Todo esto en unos momentos en los que el edificio todavía seguía siendo el de la antigua mezquita aljama y en el que se habían enterrado reyes como Alfonso VII y Sancho III. Viendo los resultados de las prospecciones geofísicas a las que nos hemos referido, parecen vislumbrarse los restos de un pequeño recinto usto debajo de la actual capilla de la Descensión.
Se podría pensar que pudieron haber pertenecido a la iglesia que se derribó para ampliar la mezquita aljama. Sin embargo, consideramos que bien pudieran corresponder a esa capilla levantada en 1214, que se habría tenido que derribar ya que la construcción de la catedral gótica se estaba realizando a un nivel más elevado que el de la antigua mezquita.
El recuerdo de aquel recinto, con connotaciones tan especiales, se habría procurado mantener construyendo una nueva capilla sobre el emplazamiento de la anterior.

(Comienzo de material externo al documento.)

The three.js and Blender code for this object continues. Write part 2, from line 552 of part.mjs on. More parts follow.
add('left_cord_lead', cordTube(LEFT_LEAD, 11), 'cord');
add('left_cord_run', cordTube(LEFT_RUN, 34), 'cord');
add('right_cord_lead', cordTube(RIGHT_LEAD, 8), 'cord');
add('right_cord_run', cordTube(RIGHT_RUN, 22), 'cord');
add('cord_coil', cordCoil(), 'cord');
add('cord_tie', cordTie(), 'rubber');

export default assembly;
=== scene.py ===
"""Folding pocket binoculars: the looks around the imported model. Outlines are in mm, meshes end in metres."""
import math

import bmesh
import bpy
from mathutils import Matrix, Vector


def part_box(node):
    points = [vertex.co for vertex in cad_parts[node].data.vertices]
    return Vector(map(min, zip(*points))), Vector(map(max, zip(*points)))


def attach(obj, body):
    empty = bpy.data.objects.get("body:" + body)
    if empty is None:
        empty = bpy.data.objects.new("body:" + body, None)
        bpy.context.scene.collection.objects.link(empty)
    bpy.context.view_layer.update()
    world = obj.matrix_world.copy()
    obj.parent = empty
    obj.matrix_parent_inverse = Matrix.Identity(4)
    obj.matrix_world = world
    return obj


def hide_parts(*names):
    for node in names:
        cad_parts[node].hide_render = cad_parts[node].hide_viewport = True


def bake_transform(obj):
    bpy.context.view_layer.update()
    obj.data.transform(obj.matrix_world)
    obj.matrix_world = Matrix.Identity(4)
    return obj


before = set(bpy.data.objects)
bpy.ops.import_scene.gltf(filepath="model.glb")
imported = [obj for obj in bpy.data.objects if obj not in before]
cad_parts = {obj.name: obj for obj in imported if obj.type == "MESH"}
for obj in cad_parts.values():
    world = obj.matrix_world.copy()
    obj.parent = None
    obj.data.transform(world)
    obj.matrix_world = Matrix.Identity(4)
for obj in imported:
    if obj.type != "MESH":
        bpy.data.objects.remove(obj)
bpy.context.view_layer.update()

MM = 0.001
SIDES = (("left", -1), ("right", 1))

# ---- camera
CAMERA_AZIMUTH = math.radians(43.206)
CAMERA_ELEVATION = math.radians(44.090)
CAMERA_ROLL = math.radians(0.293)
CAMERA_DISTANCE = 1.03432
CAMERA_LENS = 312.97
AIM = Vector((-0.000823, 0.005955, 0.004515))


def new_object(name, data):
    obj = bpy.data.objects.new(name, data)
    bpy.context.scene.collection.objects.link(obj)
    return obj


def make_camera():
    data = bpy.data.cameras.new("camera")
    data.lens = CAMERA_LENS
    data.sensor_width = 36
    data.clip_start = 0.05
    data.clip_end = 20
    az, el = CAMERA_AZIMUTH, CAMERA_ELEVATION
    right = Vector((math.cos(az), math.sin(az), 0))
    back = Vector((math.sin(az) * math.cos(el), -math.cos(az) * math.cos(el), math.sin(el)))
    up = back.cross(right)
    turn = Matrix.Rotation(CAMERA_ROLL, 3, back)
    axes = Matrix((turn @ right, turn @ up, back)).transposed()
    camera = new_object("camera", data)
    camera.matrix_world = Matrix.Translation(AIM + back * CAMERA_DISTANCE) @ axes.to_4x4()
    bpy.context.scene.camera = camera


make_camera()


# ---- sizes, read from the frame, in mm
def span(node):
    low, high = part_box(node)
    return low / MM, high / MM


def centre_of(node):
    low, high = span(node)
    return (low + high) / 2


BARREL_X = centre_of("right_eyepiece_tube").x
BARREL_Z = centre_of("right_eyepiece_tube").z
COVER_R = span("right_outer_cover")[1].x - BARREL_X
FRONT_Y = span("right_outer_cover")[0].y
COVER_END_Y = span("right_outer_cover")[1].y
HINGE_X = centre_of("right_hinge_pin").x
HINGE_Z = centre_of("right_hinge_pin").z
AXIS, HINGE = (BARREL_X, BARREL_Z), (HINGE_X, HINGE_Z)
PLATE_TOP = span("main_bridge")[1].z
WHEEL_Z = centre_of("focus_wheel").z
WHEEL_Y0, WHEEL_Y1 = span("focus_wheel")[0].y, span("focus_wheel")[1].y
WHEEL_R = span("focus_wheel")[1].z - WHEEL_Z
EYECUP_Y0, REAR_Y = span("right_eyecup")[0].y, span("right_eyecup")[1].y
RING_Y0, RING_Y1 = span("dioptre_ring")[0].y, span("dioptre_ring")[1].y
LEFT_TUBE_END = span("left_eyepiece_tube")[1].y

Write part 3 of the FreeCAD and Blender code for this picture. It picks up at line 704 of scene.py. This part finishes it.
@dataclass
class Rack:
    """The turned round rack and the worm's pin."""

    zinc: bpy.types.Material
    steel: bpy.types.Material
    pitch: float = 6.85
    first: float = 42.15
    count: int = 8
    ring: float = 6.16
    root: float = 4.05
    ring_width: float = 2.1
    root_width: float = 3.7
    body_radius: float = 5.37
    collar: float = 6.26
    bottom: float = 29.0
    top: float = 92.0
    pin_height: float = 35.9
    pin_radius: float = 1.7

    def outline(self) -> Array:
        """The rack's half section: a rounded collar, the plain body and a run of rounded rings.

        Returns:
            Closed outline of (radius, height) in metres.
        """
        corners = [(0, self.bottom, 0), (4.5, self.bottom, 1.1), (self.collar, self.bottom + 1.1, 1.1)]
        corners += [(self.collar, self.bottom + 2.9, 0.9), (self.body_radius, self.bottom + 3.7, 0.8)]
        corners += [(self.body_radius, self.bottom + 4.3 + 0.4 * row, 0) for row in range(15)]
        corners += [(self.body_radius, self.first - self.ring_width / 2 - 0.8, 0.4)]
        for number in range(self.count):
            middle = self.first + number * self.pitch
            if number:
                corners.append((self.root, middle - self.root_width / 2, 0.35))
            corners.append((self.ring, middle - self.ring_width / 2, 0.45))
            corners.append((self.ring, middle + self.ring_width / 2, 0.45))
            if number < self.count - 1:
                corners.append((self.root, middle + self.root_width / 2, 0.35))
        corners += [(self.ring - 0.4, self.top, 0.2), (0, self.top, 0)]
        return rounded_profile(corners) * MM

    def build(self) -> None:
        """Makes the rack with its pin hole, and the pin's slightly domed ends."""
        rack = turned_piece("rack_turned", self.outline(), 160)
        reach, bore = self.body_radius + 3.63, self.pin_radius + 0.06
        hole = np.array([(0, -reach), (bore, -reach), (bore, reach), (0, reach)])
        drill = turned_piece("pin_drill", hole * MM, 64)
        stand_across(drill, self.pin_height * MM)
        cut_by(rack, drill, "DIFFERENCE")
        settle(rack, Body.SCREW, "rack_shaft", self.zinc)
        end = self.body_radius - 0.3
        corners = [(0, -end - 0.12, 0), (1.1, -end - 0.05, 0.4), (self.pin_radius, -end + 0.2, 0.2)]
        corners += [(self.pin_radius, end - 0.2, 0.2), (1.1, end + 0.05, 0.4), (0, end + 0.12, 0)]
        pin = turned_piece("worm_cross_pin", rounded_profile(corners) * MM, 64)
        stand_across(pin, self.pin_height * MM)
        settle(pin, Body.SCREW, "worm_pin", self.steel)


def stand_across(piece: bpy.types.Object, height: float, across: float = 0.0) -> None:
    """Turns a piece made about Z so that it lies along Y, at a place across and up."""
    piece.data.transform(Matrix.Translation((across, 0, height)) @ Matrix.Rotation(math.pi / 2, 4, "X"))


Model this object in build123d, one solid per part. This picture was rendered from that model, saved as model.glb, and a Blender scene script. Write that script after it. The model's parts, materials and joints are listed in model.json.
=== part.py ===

Y es posible que de ésta proceda la piedra que actualmente se venera. La mezquita aljama desde su consagración continuó desempeñando sus funciones litúrgicas casi durante un siglo y medio, hasta que en 1226 siendo arzobispo de Toledo don Rodrigo Jiménez de Rada y reinando Fernando III en Castilla, se puso la primera piedra de lo que habría de ser la actual catedral gótica.
Curiosamente el edificio se diseñó en un estilo foráneo, el gótico, a diferencia del que se estaba aplicando en otros edificios religiosos de la ciudad, el mudéjar. Es muy significativo que una de las primeras capillas que se consagró en la girola de la nueva catedral, se dedicó a San Ildefonso.
El hecho venía a suponer como una reconciliación con la mozarabía toledana todavía presente en la ciudad y que alcanzaría su máxima expresión cuando, tras la muerte de Jiménez de Rada en 1247, su sucesor sería don Gonzalo García Gudiel, perteneciente a una familia mozárabe de Toledo, iniciándose un tiempo en el que los mozárabes tendrían una presencia influyente en la ciudad.